7: David / Walter – Prometheus / Alien: Covenant
Of all the entries this one proves just how much this list is for his performances and not the actual films; Prometheus was a big steaming pile of cinematic nothingness and Alien: Covenant was even more pointless, and quite literally these two film’s only saving grace and only thing that made them just about watchable were Fassbender’s performances as the villainous android David in both films, and then the good guy android Walter in Covenant. He captures perfectly the cold and calculating sociopathic personality of David, making him a far more fascinating character than the scripts deserve.
6: Silas Selleck – Slow West
Fassbender is on supremely charismatic, cigar-chomping form in John Maclean’s wonderfully entertaining genre homage. As the outlaw Silas, Fassbender makes the character extremely likeable and engaging, while at the same time also convinces as a character that can be a ruthless, cold-blooded killer if the situation requires it – two characteristics which are essential for this film and its character-driven narrative to work as well as it does.
5: Steve Jobs – Steve Jobs
Though he looks nothing like Steve Jobs, Fassbender is a magnetic screen presence in Danny Boyle’s biopic. Aaron Sorkin’s scripts can certainly be a challenge due to being extremely wordy and descriptive, but Fassbender is up for the challenge and genuinely convinces as the protagonist and delivers every line with utter conviction and makes us truly believe in his version of Steve Jobs, as well as helping the two-hour running time breeze by.
4: Frank – Frank
Though he spends a vast majority of the film with a papier-mâché mask over his head, it is a testament to Fassbender’s natural charisma (as well as the great script) that the character of Frank is so fascinating and engaging. Fassbender resorts to expressive body language and the projection of his voice to make Frank a truly memorable, fascinating and ultimately very sympathetic character that only enhances the various themes that the film explores.
3: Conor – Fish Tank
Fassbender was on typically charismatic form in Andrea Arnold’s exceptional and very gritty drama. Playing the new boyfriend of the main character’s mother who unsurprisingly turns out to be not quite the person he seems to be, he oozes the natural charm and charisma which attracts the main character to him and he steals every scene he is in.

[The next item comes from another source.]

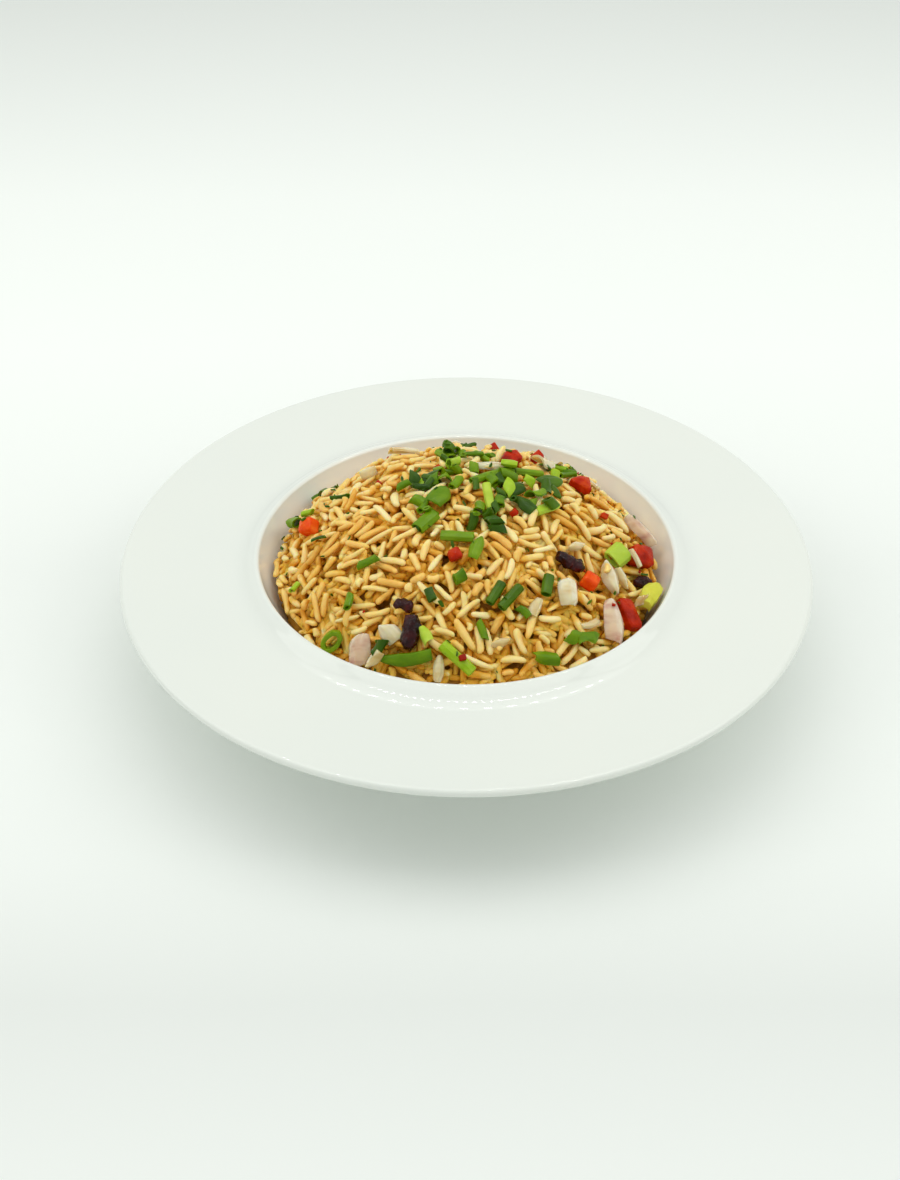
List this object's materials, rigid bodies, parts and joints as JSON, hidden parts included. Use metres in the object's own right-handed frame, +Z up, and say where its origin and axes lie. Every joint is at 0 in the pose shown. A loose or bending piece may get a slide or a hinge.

2: Edwin Epps – 12 Years a Slave
There are many thoroughly deserved superlatives that can be used to describe many aspects of Steve McQueen’s unforgettable drama, and one of the most important reasons as to why it is such a compelling drama is Fassbender’s fiercely committed performance. Both McQueen and Fassbender make sure that Edwin Epps is not just a caricature, and though his ideologies are utterly despicable, they give the character a depth that means the audience are still able to understand the reasoning behind his actions and find him compelling, as well as genuinely fear him and his potential actions in every scene of which he appears.
1: Brandon – Shame
As troubled sex addict Brandon, Fassbender gives the performance of his life in Steve McQueen’s gritty and uncompromising drama. However, thanks to the depth of the film and Fassbender’s complex performance, Brandon is a fascinating character that we engage with and care about, and due to the inclusivity of the film and Fassbender’s performance, this enables the narrative to explore many pertinent and relatable themes about all of our lives within society in the 21st Century.